MH: The shortage of investment was always at the back end of British Rail. The first ten or so years of privatisation were largely about a catch-up investment. There’s still a bit of that to be done, but the debate at the moment is more about improvements and enhancements – electrification programmes and more efficient signalling systems – and projects such as Crossrail and Thameslink that add capacity.

JT: How does the UK railway network compare to those in Europe in terms of efficiency, reliability and value for money?

"There’s a complete disconnection between what you get and what you pay for, and passengers can’t understand that."

MH: Passenger Focus did some research on this two or three years back and certainly then the UK had the most expensive commuter fares in Europe. But we also had a more frequent service because of it and in terms of the frequency of trains and the sheer volume of passengers, no other European capital gets close to London.

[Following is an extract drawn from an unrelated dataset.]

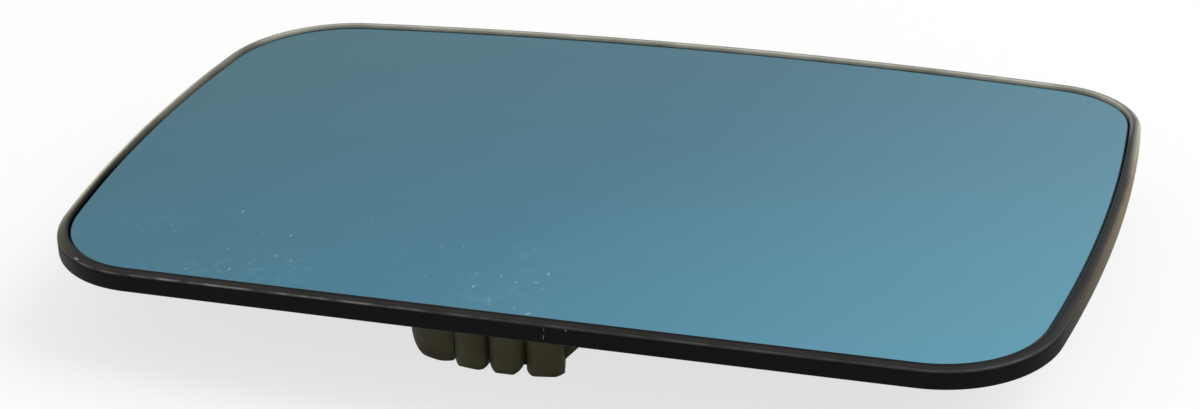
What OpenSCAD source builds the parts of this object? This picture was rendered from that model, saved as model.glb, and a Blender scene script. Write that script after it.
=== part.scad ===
// Door mirror glass: a convex heated glass in a moulded holder, with a twist-lock ring behind it.
// Millimetres. +Z is the reflecting side, +Y the edge that is on top on the car, -Y the toothed side.
// The origin is on the ring's axis, on the hub face that the mirror's adjuster seats against.

/* [Outline] */
// From the glass centre to the left side of the top left corner
top_left_reach = 79.5; // [72:0.5:86]
// From the glass centre to the right side of the top right corner
top_right_reach = 80.5; // [72:0.5:88]
// From the glass centre to the left side of the bottom left corner
bottom_left_reach = 79; // [72:0.5:86]
// From the glass centre to the right side of the bottom right corner
bottom_right_reach = 76.5; // [68:0.5:84]
// Height of the outline between its top and bottom corners
corner_height = 97.5; // [88:0.5:108]
// Radius of the top left corner
top_left_r = 19; // [12:0.5:24]
// Radius of the top right corner
top_right_r = 13; // [10:0.5:24]
// Radius of the bottom left corner
bottom_left_r = 18; // [12:0.5:24]
// Radius of the bottom right corner
bottom_right_r = 18; // [12:0.5:24]
// Radius of the bowed top edge
top_bow_r = 1450; // [600:10:3000]
// Radius of the bowed bottom edge
bottom_bow_r = 1200; // [600:10:3000]
// Radius of the bowed left side
left_bow_r = 282; // [200:2:600]
// Radius of the bowed right side
right_bow_r = 317; // [200:2:600]

/* [Glass and heater] */
// Radius of the convex reflecting face
dome_r = 2000; // [1200:50:3000]
// Height of the glass centre above the seat face
glass_height = 13; // [12:0.25:18]
// Thickness of the glass
glass_t = 1.8; // [1.5:0.1:2.2]
// Gap between the edge of the glass and the holder's rim
glass_gap = 0.3; // [0.15:0.05:0.6]
// Film of glue between the glass and the heating film
glue_t = 0.03; // [0.02:0.01:0.1]
// Thickness of the heating film
foil_t = 0.3; // [0.2:0.05:0.5]
// How far the heating film stays inside the rim
foil_inset = 2.5; // [1:0.5:5]
// Thickness of the adhesive sheet
adhesive_t = 0.4; // [0.3:0.05:0.8]
// How far the adhesive sheet stays inside the rim
adhesive_inset = 1.5; // [1:0.5:5]

/* [Holder rim and plate] */
// Width of the rim seen from the front
rim_w = 1.7; // [1.6:0.1:2.6]
// Height of the rim's edge above the glass
lip_h = 0.5; // [0.3:0.1:1]
// Radius of the rim's inner edge
rim_inner_r = 0.3; // [0.15:0.05:0.45]
// Radius of the rim's outer edge
rim_outer_r = 0.7; // [0.4:0.05:0.9]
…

Interestingly, on longer-distance journeys, we have some of the cheapest fares in Europe, but also some of the most expensive – sometimes on the same train.

If you book ahead on one of these advance fare deals, you could travel much cheaper than you could, say, on the TGV in France. But if you rolled up on day of travel, then you pay much more. So, the cost of flexibility in the UK is higher.

Clearly, the TGV-type trains are wider, smoother, faster, but where the UK excels is in the regional railway sphere. We have a far more frequent and reliable service than in some parts of France, for example, so it’s a bit too simplistic to say that the UK rail network is the poor cousin of Europe – in many areas we are well ahead.